One, the burden of proof rests on those who would deny children a sign they had received for thousands of years. If children were suddenly outside the covenant, and were disallowed from receiving any “sacramental” sign, surely such a massive change, and the controversy that would have ensued, would been recorded in the New Testament. Moreover, it would be strange for children to be excluded from the covenant, when everything else moves in the direction of more inclusion from the Old Covenant to the New.
Two, the existence of household baptisms is evidence that God still deals with households as a unit and welcomes whole families into the church to come under the Lordship of Christ together (Acts 16:13-15; 32-34; 1 Cor. 1:16; cf. Joshua 24:15).
Three, children are told to obey their parents in the Lord (Eph. 6:1). Children in the church are not treated as little pagans to be evangelized, but members of the covenant who owe their allegiance to Christ.
Four, within two centuries of the Apostles we have clear evidence that the church was practicing infant baptism.
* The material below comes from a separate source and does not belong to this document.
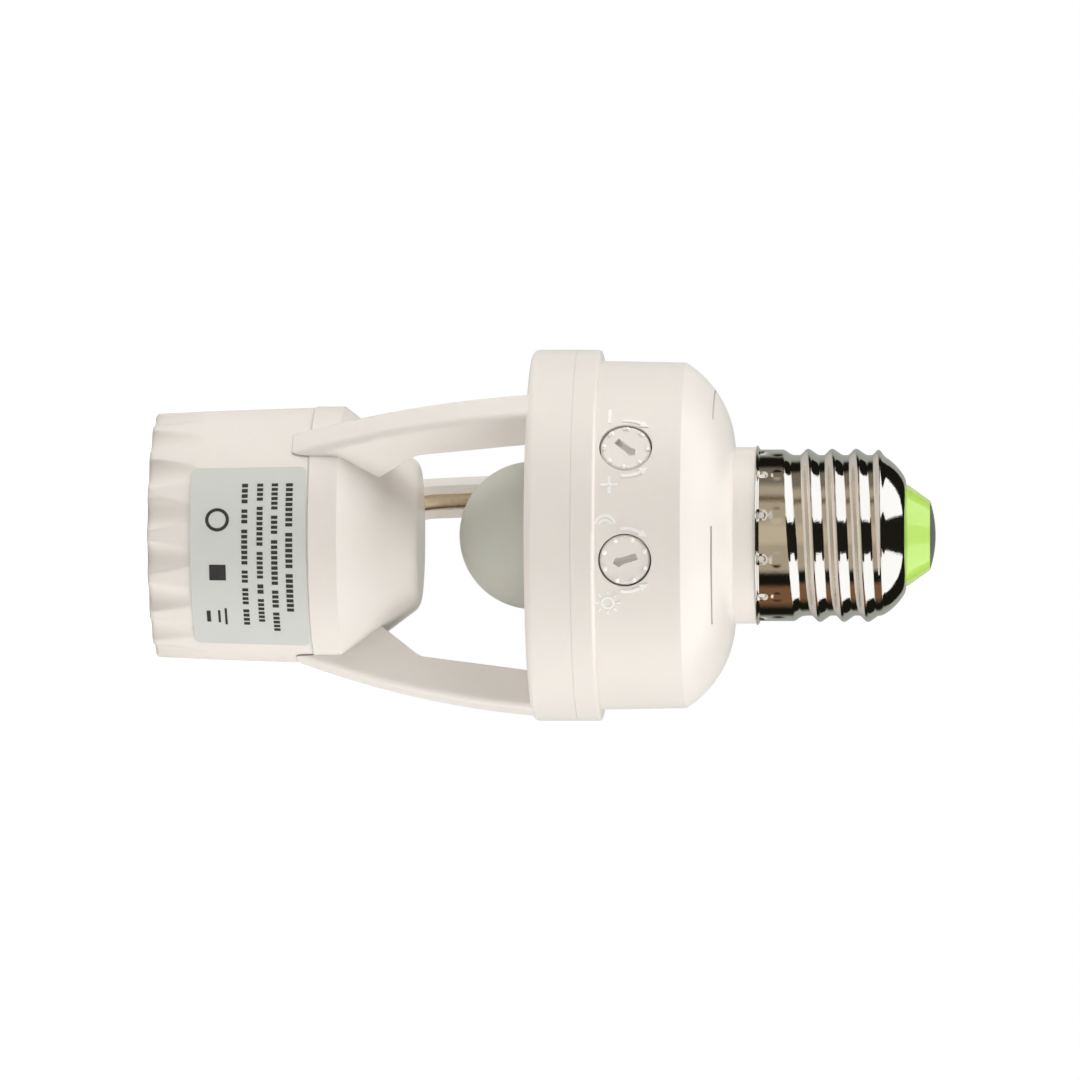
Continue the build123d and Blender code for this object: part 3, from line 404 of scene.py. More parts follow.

If this had been a change to long-standing tradition, we would have some record of the church arguing over this new practice. It wasn’t until the 16th century that Christians began to question the legitimacy of infant baptism.
So we come to administer the sacrament of baptism to this child today with the weight of church history to encourage us and the example of redemptive history to confirm our practice. We baptize in obedience to Christ’s command. The sacrament we are about to administer is a sign of inclusion in the covenant community as circumcision was, and the water we are about to sprinkle is a sign of cleansing from sin as the sprinkled blood of bulls and goats in the Old Testament was. We pray that this little one will take advantage of all his covenant privileges, acknowledge his Lord all the days of his life, and by faith make these promises his own.
I hope it goes without saying that I have great respect for the credobaptist position and count many, many baptists as my friends and heroes. I imagine some of them may make counterpoints in the comments suggestion or recommend books on the other side. I have no problem with this.
What resources would I recommend?
The best short defense of infant baptism I’ve read is from Dennis Johnson (Westminster West). We use this paper in our new member’s class. You can read it here. See also:
John Murray. Christian Baptism.
The Case for Covenantal Infant Baptism, edited by Gregg Strawbridge.
Joachim Jeremias. Infant Baptism in the First Four Centuries and The Origins of Infant Baptism.
I haven’t read Understanding Four Views on Baptism but I imagine it is also helpful.